Tax Issues In Debt Restructurings
Many banks and US power companies are currently engaged in debt restructuring talks, but the parties to these talks are not always aware of the minefield through which they walk. There is the potential in a debt restructuring inadvertently to trigger taxable income for the borrower, the lenders, or both.
The debt restructuring negotiations this year may be little more than a warmup for next year and the year after, when estimates are that as much as $30 billion in short-term loans — called “mini-perms”— will come due that banks made to finance merchant plants.
This article explains where the tripwires are located. It focuses on exchanges of new debt for old as a way to present the basic issues, but it also discusses the ramifications of having lenders convert loans into stock in the borrower and potential traps for which both parties should be on the lookout.
Many debt restructurings involve something as simple as an extension in the repayment schedule. The interest rate could change. Other terms could be relaxed to enable the borrower to repay rather than force the borrower into default. The borrower might have to post additional security. Affiliates of the borrower could be required to guarantee repayment.
There can be tax consequences for both parties.
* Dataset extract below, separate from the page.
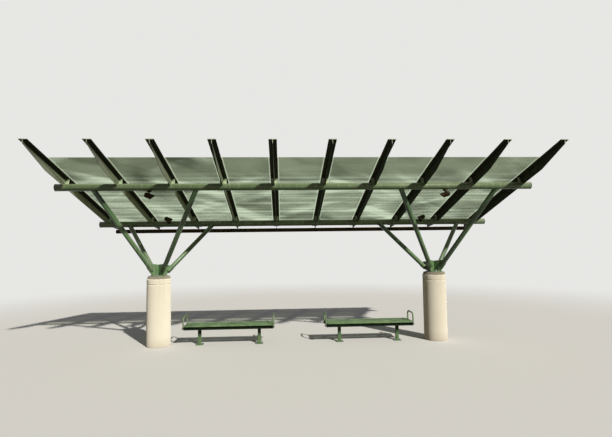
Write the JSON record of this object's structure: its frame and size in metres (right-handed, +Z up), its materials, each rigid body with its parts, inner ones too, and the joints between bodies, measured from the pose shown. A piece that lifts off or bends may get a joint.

An outright exchange of an existing debt for a new one could trigger gain or loss. There is also a concept known as a “deemed” exchange; the parties do not have to write a new loan, but they might be considered to have done so if the terms of the existing loan change enough that the loan is considered to have undergone a “significant modification.” The lender will then have to determine whether it has taxable gain or loss by comparing the value of the new loan to its “tax basis” — generally the outstanding loan principal — in the old loan. For example, the lender would have a loss if the market value of the restructured debt is less than the principal amount the lender was owed earlier. Meanwhile, the borrower must determine whether part of its debt has been effectively cancelled, in which case the borrower may have to report “cancellation of indebtedness,” or “COD,” income. Section 108 of the US tax code may excuse the borrower from having to report the income if the renegotiation of loan terms occurred while the borrower was insolvent or going through a chapter 11 bankruptcy proceeding. However, none of these issues arises unless the changes in loan terms rise to the level of a “significant modification.”
Whether a modification or group of modifications is significant enough to be treated as an exchange must be tested against guidelines found in Internal Revenue Service regulations. Under the guidelines, a restructured debt is significantly different than the original debt if the yield on the loan increases by 25 basis points or 5% of the annual yield on the original loan, whichever is greater.
Any “material deferral of scheduled payments” is a significant change. The IRS does not treat a delay as significant as long as the payment is “unconditionally payable” within five years or 50% of the original loan term, whichever is less. The delay is measured from the “original due date of the first scheduled payment.” For example, if the lender of a 20-year loan agrees in year 11 to let interest for the next four years accrue and be paid in a lump sum in year 15, that is not a modification since it is within the limit allowed.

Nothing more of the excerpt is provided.